* [EXERCISE]: Find and copy each line of the records where the string "bending" shows up.

____________________

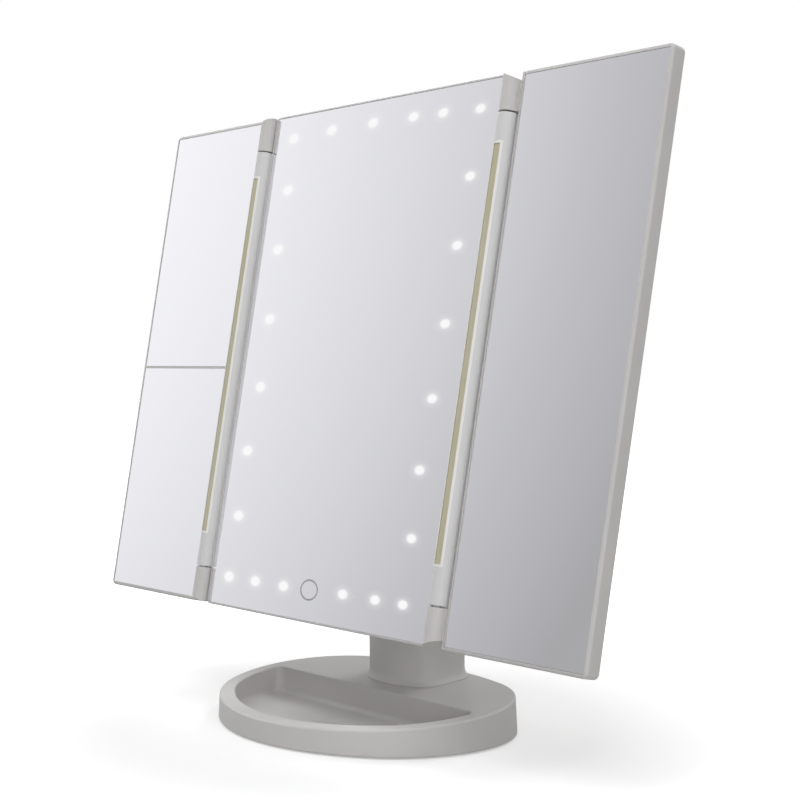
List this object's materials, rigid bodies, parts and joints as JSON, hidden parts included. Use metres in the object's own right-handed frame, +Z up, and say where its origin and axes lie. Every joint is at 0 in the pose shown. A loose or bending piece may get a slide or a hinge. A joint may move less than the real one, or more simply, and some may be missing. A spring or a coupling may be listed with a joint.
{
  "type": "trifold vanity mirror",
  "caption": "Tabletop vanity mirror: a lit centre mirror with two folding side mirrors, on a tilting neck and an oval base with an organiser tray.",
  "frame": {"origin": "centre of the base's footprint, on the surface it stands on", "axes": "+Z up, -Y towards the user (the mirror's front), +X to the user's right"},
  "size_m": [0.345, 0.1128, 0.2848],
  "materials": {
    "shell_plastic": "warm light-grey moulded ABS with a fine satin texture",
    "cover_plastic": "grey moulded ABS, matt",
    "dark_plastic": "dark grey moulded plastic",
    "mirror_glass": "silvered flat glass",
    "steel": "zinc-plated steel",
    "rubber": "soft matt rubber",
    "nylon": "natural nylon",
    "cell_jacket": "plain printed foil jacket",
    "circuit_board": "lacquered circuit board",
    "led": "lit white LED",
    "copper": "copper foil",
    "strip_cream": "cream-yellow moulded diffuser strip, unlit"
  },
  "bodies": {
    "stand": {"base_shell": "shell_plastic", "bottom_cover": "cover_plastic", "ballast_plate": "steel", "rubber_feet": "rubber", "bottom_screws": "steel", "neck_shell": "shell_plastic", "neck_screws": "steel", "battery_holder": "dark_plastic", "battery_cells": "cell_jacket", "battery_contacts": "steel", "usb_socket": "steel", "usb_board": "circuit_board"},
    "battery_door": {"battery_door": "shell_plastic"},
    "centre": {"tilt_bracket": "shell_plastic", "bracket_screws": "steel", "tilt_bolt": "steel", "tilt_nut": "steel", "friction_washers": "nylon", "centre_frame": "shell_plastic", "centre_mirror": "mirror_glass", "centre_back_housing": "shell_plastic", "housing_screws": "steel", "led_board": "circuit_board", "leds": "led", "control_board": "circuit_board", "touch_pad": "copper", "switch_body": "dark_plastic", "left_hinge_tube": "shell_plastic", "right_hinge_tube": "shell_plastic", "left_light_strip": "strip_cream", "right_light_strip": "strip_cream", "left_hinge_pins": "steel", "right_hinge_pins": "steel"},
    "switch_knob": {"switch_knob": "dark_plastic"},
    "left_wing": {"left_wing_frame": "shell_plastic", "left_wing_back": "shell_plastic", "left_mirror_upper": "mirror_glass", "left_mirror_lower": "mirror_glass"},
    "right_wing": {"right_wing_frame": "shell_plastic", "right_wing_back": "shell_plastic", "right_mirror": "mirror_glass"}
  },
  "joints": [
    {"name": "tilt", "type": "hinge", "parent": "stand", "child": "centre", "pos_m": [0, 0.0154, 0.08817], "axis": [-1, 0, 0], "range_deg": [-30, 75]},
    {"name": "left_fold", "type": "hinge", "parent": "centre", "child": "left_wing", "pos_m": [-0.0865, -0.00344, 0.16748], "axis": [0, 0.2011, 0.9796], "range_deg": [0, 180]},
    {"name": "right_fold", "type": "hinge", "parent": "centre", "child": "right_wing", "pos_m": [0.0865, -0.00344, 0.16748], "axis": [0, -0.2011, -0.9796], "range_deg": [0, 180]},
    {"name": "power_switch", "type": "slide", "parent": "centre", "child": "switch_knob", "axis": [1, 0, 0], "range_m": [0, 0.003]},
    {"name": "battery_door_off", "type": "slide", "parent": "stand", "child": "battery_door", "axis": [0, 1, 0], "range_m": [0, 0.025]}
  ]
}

____________________

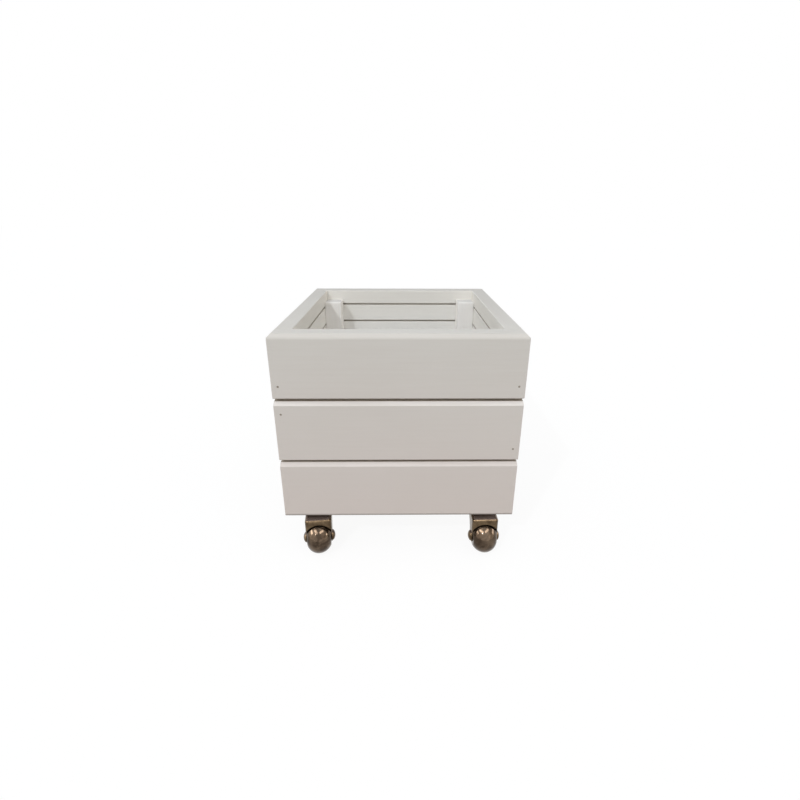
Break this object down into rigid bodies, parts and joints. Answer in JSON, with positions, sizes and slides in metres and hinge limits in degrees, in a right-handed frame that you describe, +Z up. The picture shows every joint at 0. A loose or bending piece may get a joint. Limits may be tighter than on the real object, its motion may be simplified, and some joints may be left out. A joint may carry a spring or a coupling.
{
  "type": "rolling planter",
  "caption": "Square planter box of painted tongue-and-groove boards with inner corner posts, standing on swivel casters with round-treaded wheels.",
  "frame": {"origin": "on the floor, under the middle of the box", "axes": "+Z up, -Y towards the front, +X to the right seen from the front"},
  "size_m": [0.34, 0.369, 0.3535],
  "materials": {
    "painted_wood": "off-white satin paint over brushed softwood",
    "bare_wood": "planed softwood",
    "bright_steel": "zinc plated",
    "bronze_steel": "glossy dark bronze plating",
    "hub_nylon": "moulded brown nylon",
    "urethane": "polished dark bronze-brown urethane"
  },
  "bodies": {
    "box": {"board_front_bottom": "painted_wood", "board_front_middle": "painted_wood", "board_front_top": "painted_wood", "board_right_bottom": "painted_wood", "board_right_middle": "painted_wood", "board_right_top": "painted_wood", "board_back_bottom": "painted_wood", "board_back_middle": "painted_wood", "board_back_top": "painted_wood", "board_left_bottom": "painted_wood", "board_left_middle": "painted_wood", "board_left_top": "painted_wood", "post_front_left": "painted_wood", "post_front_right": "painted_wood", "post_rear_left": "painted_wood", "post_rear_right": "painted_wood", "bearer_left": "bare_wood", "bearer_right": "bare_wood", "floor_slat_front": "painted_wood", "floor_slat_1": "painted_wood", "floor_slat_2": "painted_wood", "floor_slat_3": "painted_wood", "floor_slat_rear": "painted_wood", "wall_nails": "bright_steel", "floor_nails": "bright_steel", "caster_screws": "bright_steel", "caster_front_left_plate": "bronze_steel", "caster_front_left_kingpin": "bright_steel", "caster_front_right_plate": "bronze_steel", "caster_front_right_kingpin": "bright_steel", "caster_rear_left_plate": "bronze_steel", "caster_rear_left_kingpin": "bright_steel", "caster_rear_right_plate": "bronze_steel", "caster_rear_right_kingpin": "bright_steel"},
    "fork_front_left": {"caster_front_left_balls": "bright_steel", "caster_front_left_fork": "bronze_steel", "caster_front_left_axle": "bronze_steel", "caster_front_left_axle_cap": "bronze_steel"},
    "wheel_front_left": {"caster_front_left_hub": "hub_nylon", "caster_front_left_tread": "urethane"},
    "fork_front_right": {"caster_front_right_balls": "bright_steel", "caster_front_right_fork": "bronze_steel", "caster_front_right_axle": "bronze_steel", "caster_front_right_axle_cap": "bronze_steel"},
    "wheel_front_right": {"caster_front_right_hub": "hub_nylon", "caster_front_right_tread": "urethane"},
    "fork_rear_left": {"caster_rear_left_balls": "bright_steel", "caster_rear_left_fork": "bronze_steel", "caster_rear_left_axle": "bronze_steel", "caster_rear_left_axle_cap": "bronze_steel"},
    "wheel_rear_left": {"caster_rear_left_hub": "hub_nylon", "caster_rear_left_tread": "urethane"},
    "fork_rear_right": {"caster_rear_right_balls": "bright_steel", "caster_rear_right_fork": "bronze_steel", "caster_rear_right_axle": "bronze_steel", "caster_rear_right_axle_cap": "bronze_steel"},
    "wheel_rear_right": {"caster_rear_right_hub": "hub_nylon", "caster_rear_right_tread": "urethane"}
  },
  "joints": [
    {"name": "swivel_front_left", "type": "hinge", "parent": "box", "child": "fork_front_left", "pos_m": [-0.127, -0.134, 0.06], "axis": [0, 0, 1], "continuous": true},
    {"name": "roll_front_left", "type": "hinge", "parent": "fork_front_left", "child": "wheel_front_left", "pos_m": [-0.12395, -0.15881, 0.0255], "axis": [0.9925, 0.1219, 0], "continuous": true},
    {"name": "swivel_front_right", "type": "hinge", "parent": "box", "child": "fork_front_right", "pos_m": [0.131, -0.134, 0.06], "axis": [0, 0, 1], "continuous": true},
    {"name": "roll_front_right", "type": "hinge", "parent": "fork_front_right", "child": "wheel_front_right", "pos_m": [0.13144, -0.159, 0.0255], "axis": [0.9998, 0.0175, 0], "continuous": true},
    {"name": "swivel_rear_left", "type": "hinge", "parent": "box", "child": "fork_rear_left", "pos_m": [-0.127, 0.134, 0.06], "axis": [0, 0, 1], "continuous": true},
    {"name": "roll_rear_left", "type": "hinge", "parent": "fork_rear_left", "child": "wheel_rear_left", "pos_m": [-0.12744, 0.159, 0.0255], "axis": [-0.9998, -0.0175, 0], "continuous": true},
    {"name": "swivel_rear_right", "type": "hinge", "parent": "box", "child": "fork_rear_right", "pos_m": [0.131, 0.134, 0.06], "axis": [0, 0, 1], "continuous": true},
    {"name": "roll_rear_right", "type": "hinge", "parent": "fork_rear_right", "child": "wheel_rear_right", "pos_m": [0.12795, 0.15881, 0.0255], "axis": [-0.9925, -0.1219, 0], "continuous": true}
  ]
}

____________________

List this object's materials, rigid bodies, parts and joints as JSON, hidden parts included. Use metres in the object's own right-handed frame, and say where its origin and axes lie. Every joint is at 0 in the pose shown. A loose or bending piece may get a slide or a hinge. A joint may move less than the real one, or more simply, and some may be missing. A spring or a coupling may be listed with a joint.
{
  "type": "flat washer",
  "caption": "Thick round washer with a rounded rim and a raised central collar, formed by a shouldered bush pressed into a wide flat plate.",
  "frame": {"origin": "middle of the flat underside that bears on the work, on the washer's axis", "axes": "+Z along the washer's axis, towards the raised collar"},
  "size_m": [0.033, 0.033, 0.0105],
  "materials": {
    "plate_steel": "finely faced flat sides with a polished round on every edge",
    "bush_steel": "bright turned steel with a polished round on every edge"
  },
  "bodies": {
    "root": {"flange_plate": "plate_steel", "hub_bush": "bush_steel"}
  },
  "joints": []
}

____________________

* [WRITTEN ANSWER]:
List this object's materials, rigid bodies, parts and joints as JSON, hidden parts included. Use metres in the object's own right-handed frame, +Z up, and say where its origin and axes lie. Every joint is at 0 in the pose shown. A loose or bending piece may get a slide or a hinge. A joint may move less than the real one, or more simply, and some may be missing. A spring or a coupling may be listed with a joint.
Break this object down into rigid bodies, parts and joints. Answer in JSON, with positions, sizes and slides in metres and hinge limits in degrees, in a right-handed frame that you describe, +Z up. The picture shows every joint at 0. A loose or bending piece may get a joint. Limits may be tighter than on the real object, its motion may be simplified, and some joints may be left out. A joint may carry a spring or a coupling.
List this object's materials, rigid bodies, parts and joints as JSON, hidden parts included. Use metres in the object's own right-handed frame, and say where its origin and axes lie. Every joint is at 0 in the pose shown. A loose or bending piece may get a slide or a hinge. A joint may move less than the real one, or more simply, and some may be missing. A spring or a coupling may be listed with a joint.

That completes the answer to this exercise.